DATA LINES:
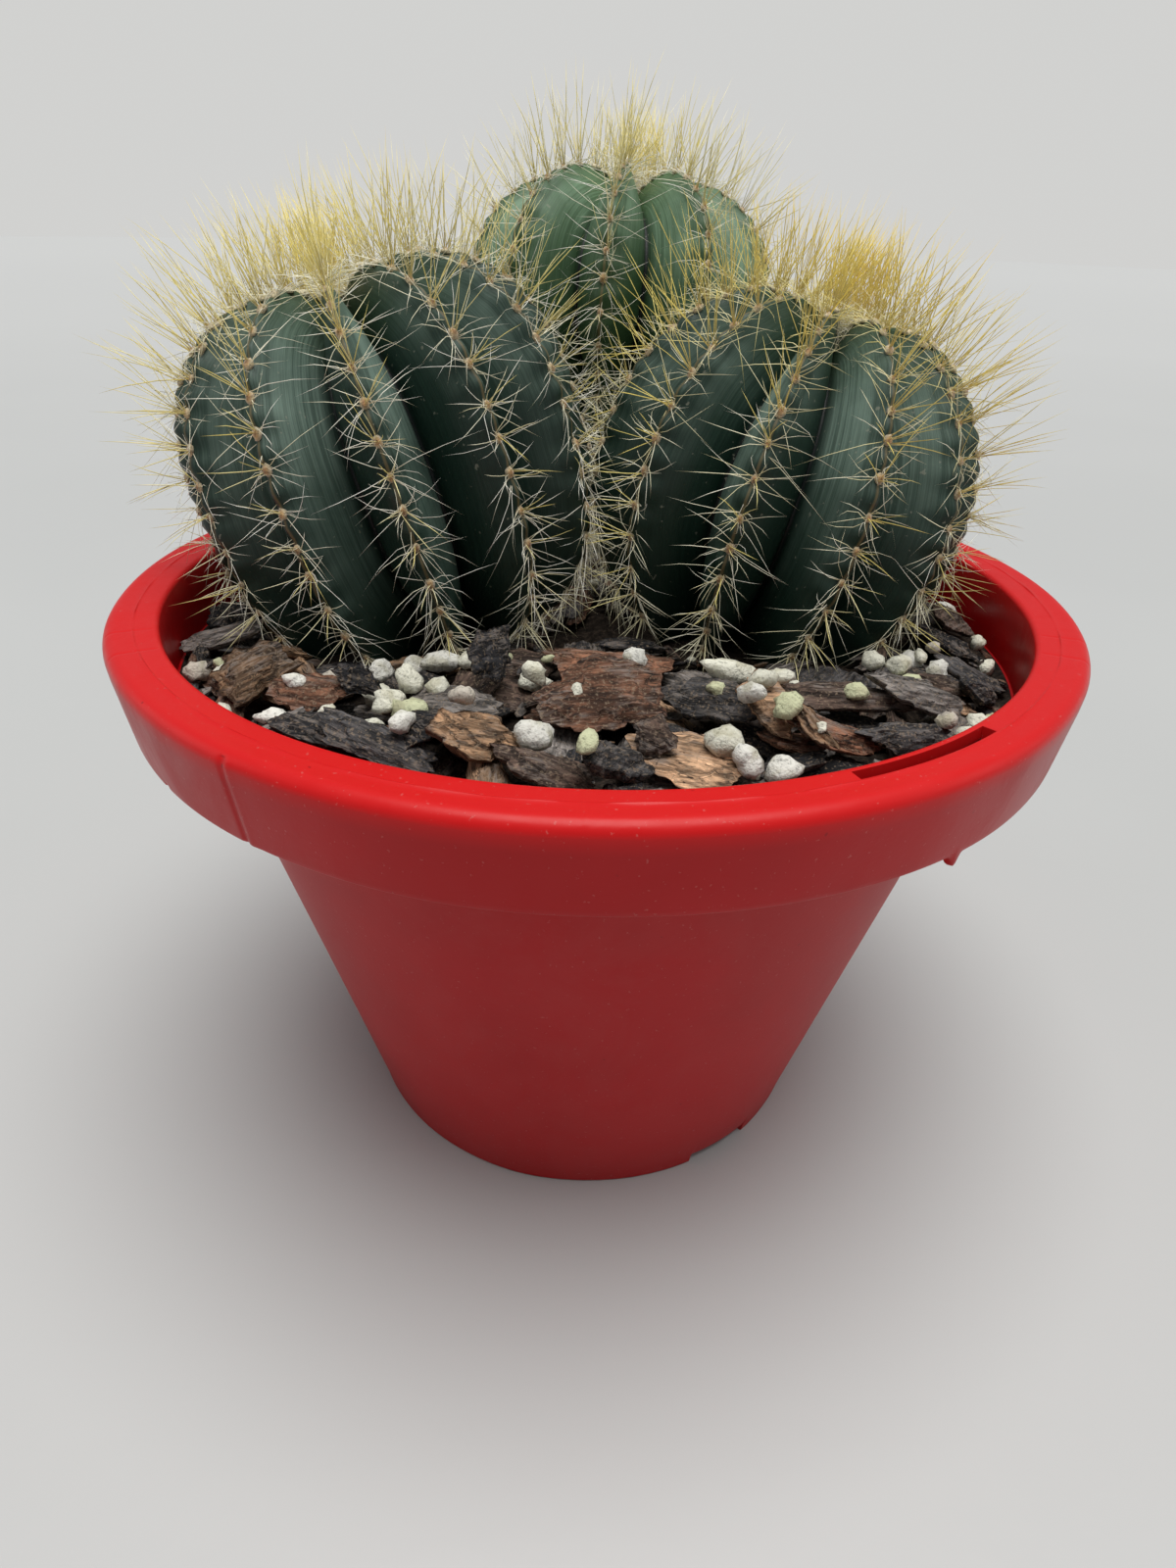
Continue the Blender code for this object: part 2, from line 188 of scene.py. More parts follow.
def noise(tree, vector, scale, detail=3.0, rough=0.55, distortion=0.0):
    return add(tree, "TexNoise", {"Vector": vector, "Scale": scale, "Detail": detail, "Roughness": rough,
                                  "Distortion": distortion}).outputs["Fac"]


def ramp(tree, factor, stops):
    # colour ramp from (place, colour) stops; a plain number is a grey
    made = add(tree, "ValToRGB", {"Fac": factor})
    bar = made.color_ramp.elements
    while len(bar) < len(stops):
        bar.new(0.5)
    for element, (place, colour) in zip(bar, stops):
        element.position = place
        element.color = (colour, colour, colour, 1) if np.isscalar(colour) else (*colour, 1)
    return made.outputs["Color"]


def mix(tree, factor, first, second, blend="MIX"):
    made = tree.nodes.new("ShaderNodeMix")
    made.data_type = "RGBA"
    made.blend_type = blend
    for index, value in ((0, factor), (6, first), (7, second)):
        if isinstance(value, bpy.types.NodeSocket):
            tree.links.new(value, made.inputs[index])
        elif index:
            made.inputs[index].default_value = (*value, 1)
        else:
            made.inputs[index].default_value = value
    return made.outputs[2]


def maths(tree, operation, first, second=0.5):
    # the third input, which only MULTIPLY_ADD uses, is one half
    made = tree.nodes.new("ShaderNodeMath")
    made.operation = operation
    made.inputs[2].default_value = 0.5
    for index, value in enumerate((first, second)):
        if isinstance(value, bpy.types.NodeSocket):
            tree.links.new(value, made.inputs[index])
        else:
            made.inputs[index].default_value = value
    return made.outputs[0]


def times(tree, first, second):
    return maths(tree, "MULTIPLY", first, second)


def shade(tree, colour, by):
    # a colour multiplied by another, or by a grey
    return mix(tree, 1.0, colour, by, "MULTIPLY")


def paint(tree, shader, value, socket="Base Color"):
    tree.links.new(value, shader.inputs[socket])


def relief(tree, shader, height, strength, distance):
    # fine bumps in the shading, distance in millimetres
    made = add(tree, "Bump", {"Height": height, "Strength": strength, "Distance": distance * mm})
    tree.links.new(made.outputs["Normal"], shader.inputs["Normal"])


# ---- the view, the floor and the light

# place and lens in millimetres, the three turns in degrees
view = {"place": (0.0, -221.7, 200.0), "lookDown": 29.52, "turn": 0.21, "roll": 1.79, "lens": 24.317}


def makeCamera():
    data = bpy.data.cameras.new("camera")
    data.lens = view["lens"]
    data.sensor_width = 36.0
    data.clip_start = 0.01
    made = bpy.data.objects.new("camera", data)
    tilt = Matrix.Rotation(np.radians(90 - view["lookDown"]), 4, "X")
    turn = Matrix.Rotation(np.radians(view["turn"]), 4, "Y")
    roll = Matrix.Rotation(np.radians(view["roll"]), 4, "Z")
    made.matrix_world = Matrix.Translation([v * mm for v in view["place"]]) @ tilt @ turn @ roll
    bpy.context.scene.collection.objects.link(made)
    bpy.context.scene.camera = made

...

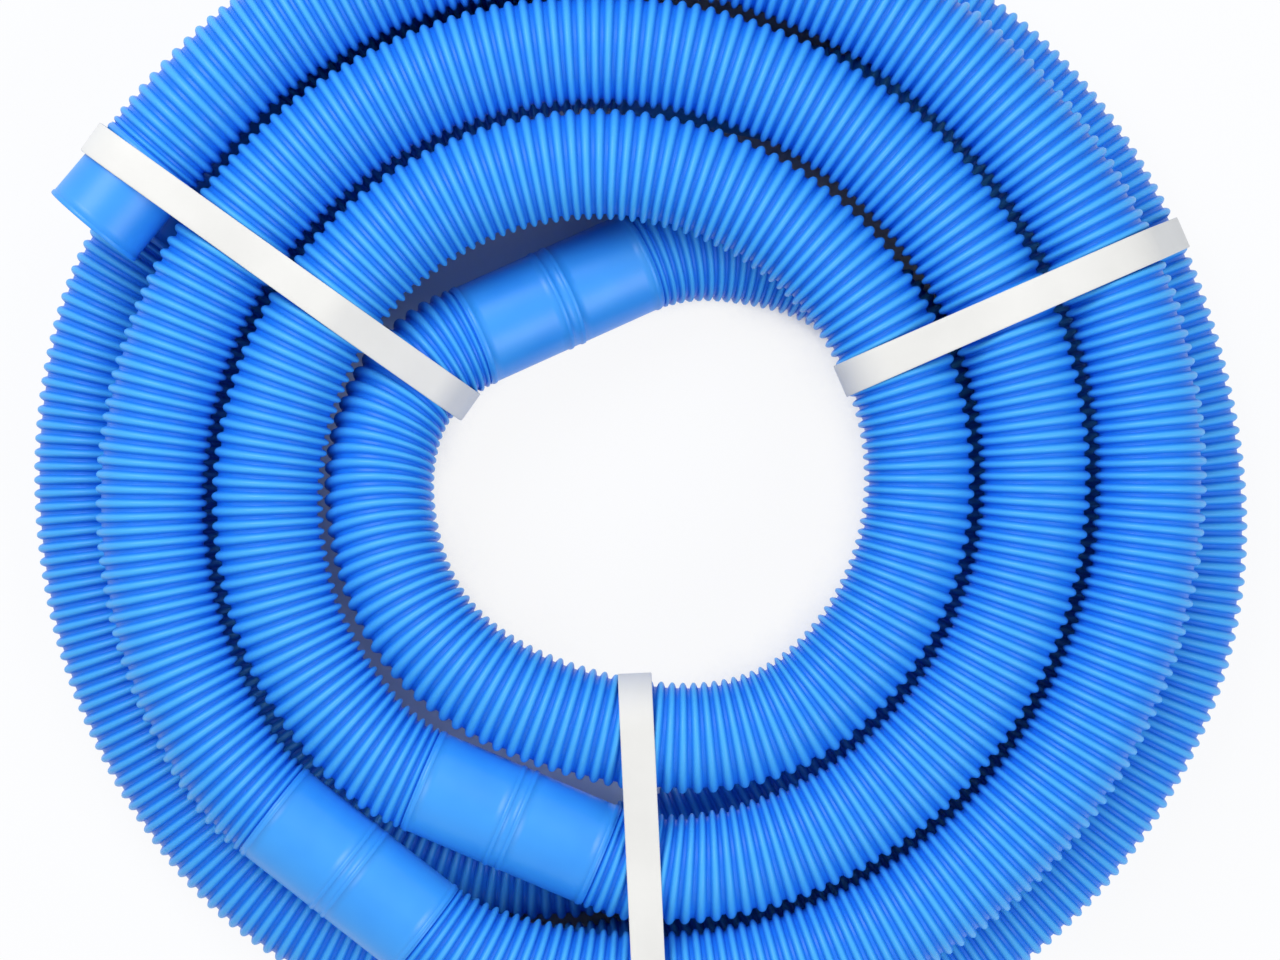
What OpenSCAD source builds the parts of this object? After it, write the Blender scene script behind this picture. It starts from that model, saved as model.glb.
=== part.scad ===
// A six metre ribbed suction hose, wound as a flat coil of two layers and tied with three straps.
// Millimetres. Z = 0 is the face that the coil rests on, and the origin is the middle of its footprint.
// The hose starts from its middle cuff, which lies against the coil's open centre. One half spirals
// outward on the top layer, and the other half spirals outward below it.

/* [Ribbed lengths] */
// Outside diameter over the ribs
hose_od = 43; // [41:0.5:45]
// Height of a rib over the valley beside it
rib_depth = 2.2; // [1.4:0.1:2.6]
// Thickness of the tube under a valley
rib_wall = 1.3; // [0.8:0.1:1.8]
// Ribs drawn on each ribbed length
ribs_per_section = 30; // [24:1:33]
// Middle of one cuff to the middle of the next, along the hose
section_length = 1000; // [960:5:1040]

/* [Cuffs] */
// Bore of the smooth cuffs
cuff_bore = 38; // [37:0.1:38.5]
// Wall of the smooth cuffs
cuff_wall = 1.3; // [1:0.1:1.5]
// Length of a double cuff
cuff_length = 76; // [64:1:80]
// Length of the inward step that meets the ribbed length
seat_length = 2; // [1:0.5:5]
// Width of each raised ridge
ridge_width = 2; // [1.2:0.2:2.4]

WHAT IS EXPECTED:
This exercise asks for the lines from the line with "What OpenSCAD source" to the line with "ridge_width = 2; // [1.2:0.2:2.4]", both lines included, set down exactly and with nothing else.

PROBLEM SOLUTION:
What OpenSCAD source builds the parts of this object? After it, write the Blender scene script behind this picture. It starts from that model, saved as model.glb.
=== part.scad ===
// A six metre ribbed suction hose, wound as a flat coil of two layers and tied with three straps.
// Millimetres. Z = 0 is the face that the coil rests on, and the origin is the middle of its footprint.
// The hose starts from its middle cuff, which lies against the coil's open centre. One half spirals
// outward on the top layer, and the other half spirals outward below it.

/* [Ribbed lengths] */
// Outside diameter over the ribs
hose_od = 43; // [41:0.5:45]
// Height of a rib over the valley beside it
rib_depth = 2.2; // [1.4:0.1:2.6]
// Thickness of the tube under a valley
rib_wall = 1.3; // [0.8:0.1:1.8]
// Ribs drawn on each ribbed length
ribs_per_section = 30; // [24:1:33]
// Middle of one cuff to the middle of the next, along the hose
section_length = 1000; // [960:5:1040]

/* [Cuffs] */
// Bore of the smooth cuffs
cuff_bore = 38; // [37:0.1:38.5]
// Wall of the smooth cuffs
cuff_wall = 1.3; // [1:0.1:1.5]
// Length of a double cuff
cuff_length = 76; // [64:1:80]
// Length of the inward step that meets the ribbed length
seat_length = 2; // [1:0.5:5]
// Width of each raised ridge
ridge_width = 2; // [1.2:0.2:2.4]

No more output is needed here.